_Exercise aim_
The lines to be extracted run from the start of the listing through the line containing "at the handle."; copy them exactly and nothing else.

_Provided material_
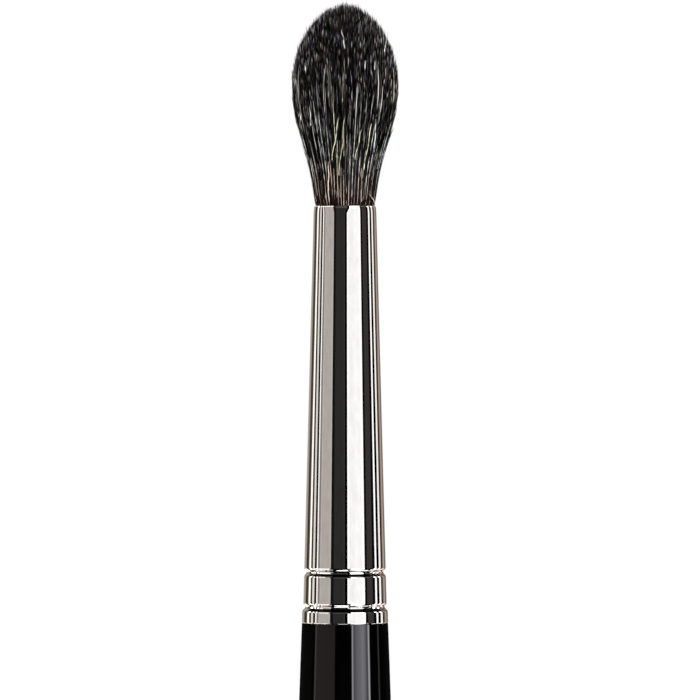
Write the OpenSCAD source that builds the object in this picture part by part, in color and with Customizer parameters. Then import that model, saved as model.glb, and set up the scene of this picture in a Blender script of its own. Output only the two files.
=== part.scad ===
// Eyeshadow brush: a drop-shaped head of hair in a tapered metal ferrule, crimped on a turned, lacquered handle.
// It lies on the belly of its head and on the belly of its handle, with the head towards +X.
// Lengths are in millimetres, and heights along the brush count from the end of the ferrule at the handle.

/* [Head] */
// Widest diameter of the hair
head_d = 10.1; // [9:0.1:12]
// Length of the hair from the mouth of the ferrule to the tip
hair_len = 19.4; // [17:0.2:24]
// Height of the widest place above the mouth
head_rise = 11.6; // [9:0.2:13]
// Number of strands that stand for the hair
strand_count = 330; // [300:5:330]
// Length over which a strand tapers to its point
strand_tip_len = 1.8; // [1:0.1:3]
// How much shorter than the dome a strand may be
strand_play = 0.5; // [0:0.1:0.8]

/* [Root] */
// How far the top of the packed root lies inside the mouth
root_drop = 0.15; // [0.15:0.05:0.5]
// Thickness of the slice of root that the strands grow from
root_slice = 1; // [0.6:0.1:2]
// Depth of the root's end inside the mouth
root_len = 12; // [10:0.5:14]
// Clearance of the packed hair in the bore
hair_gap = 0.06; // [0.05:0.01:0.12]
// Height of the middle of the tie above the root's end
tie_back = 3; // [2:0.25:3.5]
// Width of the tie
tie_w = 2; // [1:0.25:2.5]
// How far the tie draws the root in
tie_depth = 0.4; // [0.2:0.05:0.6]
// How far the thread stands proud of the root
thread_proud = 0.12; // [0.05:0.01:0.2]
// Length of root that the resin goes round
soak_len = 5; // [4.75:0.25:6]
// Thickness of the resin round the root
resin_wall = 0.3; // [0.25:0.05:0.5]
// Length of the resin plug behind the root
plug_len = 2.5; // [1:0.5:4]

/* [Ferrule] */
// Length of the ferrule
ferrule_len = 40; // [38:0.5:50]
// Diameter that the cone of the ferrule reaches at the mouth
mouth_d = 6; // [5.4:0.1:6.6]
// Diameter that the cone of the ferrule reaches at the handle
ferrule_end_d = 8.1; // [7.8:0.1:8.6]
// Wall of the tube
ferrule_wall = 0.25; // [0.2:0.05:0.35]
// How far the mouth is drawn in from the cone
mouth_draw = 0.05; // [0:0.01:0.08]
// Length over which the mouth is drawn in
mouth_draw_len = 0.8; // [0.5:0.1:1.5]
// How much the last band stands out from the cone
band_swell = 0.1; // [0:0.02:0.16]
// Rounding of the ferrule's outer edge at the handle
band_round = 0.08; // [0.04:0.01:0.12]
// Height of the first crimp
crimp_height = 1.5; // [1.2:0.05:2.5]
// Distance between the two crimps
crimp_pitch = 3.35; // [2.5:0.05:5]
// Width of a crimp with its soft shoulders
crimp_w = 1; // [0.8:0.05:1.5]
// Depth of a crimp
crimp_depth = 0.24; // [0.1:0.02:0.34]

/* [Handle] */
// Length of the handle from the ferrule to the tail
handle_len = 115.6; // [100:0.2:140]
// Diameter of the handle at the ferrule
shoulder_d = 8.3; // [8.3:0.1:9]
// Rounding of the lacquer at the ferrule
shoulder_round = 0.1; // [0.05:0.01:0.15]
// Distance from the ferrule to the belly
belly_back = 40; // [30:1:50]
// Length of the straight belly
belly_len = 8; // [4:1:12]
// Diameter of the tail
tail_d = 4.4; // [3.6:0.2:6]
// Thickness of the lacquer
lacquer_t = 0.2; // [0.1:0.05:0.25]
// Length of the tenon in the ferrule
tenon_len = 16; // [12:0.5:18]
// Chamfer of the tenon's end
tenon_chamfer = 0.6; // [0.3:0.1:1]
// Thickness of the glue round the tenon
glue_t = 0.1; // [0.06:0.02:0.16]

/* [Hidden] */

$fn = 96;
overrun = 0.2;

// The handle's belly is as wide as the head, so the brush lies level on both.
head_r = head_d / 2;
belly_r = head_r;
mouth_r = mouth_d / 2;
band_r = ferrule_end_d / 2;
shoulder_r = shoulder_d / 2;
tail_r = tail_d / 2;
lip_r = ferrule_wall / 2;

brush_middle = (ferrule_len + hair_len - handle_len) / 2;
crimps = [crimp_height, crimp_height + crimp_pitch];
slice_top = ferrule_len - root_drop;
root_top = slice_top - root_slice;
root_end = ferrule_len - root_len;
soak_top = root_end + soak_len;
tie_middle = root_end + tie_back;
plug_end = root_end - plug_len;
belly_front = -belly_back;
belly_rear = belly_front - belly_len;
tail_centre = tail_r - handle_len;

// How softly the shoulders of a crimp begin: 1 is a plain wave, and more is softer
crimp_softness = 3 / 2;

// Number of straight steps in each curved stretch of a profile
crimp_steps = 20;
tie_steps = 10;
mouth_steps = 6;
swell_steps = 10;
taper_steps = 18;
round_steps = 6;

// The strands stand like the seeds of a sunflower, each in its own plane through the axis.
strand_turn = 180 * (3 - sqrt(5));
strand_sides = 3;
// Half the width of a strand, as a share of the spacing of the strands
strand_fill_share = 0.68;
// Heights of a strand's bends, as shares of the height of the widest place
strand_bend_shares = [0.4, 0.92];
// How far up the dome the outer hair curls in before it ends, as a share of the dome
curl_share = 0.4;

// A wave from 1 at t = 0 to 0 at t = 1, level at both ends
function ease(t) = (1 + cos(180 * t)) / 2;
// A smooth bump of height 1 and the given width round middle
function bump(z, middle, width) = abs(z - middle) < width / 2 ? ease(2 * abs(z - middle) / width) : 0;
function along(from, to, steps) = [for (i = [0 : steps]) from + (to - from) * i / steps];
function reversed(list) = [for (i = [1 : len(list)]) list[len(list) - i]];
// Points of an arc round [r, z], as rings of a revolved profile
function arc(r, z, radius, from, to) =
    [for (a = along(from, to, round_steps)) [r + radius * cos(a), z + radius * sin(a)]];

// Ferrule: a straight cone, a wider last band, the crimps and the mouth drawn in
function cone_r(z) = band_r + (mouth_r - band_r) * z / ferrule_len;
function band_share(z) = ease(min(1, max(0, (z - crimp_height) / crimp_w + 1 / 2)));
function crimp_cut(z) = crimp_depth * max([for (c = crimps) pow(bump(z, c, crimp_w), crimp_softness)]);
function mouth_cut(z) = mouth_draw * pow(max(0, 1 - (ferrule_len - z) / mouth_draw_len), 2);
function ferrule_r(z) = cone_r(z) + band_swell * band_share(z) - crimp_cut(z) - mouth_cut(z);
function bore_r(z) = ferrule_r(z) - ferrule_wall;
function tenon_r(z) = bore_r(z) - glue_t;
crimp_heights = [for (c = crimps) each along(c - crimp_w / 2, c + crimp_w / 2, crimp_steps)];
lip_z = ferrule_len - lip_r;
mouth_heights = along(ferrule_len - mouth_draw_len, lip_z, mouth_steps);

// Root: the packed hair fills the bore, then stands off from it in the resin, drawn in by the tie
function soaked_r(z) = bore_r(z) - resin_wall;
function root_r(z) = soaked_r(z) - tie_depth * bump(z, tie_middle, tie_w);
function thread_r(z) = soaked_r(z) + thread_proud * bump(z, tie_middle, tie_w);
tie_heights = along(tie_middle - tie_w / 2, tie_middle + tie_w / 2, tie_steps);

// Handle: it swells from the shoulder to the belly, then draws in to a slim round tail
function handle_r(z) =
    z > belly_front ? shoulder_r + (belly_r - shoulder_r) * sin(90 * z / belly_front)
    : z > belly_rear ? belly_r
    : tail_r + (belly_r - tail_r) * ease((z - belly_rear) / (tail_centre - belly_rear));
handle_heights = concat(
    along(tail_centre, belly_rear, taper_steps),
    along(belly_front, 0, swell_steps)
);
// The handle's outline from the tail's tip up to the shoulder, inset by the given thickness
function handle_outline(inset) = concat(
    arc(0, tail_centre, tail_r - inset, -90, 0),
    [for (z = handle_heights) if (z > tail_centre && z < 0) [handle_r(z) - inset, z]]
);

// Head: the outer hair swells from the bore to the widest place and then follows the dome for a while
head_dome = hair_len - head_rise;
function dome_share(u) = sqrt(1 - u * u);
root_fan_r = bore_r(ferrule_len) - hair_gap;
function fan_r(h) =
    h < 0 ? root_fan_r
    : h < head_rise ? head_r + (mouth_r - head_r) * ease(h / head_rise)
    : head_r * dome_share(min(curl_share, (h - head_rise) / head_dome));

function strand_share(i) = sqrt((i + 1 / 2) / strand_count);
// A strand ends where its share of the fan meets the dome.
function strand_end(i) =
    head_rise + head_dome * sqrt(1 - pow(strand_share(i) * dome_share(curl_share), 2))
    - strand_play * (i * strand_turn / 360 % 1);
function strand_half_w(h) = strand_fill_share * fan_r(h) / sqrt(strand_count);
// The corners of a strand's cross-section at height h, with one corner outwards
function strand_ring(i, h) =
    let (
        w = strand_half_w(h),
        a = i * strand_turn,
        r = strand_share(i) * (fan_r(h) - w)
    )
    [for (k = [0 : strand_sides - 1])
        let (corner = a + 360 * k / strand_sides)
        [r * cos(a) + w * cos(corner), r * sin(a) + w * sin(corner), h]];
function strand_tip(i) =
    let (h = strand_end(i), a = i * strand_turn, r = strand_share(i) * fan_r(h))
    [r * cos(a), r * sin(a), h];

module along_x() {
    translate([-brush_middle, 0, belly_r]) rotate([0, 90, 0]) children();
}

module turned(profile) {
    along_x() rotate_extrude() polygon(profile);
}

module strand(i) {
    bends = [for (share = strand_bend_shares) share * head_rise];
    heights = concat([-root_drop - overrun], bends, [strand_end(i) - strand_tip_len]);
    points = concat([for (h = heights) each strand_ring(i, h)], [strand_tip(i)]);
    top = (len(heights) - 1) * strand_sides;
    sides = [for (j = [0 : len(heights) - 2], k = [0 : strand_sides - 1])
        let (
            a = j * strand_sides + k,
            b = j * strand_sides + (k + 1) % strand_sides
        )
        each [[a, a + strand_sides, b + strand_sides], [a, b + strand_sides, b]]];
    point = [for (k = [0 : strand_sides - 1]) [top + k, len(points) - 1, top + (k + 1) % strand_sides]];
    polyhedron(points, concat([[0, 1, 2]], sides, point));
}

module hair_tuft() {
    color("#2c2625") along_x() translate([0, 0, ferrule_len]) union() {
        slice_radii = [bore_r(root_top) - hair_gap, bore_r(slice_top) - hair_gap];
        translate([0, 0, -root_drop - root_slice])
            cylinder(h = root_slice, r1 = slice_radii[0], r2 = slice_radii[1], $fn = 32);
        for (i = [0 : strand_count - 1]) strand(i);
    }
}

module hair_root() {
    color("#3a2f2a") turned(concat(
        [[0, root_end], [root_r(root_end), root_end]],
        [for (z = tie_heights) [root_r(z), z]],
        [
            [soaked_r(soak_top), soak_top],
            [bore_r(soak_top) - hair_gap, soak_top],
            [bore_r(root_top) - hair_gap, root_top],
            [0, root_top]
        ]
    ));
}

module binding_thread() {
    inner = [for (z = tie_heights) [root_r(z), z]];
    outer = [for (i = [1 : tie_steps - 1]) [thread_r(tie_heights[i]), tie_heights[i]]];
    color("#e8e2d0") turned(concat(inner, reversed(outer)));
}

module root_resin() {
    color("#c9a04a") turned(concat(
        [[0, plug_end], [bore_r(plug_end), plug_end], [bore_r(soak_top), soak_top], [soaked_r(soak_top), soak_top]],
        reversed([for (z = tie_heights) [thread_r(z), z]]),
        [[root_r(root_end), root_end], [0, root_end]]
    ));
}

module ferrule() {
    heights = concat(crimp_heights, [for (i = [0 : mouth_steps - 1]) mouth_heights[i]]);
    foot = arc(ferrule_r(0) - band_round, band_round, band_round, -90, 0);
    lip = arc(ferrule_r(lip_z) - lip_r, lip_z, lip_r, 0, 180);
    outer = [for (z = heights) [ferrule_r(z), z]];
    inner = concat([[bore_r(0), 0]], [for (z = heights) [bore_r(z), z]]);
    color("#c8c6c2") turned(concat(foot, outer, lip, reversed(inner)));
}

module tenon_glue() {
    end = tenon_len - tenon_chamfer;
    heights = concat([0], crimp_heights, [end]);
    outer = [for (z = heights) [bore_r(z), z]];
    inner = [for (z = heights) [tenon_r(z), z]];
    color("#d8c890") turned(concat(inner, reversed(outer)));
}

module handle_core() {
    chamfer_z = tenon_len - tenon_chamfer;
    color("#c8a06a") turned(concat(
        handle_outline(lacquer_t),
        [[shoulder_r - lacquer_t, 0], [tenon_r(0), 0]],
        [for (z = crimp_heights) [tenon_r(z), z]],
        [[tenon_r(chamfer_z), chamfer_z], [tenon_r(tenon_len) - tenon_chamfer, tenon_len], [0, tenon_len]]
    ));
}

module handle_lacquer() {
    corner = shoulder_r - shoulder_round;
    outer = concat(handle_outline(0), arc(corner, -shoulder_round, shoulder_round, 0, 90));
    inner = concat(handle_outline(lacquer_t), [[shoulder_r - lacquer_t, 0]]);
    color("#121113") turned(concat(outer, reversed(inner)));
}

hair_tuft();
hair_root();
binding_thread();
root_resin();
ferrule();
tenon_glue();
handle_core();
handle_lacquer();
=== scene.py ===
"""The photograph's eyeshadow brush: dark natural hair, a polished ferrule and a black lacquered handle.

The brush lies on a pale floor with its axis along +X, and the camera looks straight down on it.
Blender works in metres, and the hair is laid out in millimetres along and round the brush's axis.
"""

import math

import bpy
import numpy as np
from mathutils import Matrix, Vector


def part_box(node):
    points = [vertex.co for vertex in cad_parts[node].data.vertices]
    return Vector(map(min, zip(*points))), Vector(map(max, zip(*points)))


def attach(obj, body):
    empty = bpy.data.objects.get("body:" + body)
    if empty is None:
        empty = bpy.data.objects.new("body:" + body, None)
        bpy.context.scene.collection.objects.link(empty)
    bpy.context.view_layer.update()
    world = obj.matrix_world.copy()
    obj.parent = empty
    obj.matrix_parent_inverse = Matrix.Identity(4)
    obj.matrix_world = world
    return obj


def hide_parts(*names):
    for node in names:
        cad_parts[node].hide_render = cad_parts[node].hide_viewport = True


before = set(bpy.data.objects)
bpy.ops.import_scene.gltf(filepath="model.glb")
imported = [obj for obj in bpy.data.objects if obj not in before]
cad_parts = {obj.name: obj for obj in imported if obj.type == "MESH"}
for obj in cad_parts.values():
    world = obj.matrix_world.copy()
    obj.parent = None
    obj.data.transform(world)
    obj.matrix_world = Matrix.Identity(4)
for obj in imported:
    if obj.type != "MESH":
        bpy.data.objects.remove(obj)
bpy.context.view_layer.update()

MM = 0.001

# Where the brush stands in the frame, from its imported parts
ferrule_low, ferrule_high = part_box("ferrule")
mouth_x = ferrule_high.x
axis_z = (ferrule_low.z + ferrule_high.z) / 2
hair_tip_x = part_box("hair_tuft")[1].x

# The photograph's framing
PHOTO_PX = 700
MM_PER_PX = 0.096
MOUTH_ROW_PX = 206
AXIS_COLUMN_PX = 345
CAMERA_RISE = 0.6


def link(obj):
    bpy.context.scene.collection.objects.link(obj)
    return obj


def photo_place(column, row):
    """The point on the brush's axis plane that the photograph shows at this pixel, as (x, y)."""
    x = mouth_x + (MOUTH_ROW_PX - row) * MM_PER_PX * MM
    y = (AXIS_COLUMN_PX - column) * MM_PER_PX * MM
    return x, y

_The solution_
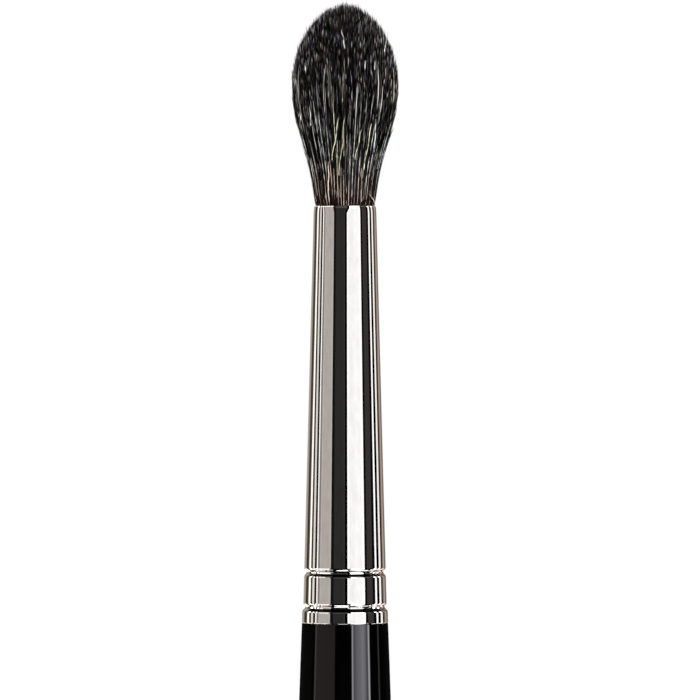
Write the OpenSCAD source that builds the object in this picture part by part, in color and with Customizer parameters. Then import that model, saved as model.glb, and set up the scene of this picture in a Blender script of its own. Output only the two files.
=== part.scad ===
// Eyeshadow brush: a drop-shaped head of hair in a tapered metal ferrule, crimped on a turned, lacquered handle.
// It lies on the belly of its head and on the belly of its handle, with the head towards +X.
// Lengths are in millimetres, and heights along the brush count from the end of the ferrule at the handle.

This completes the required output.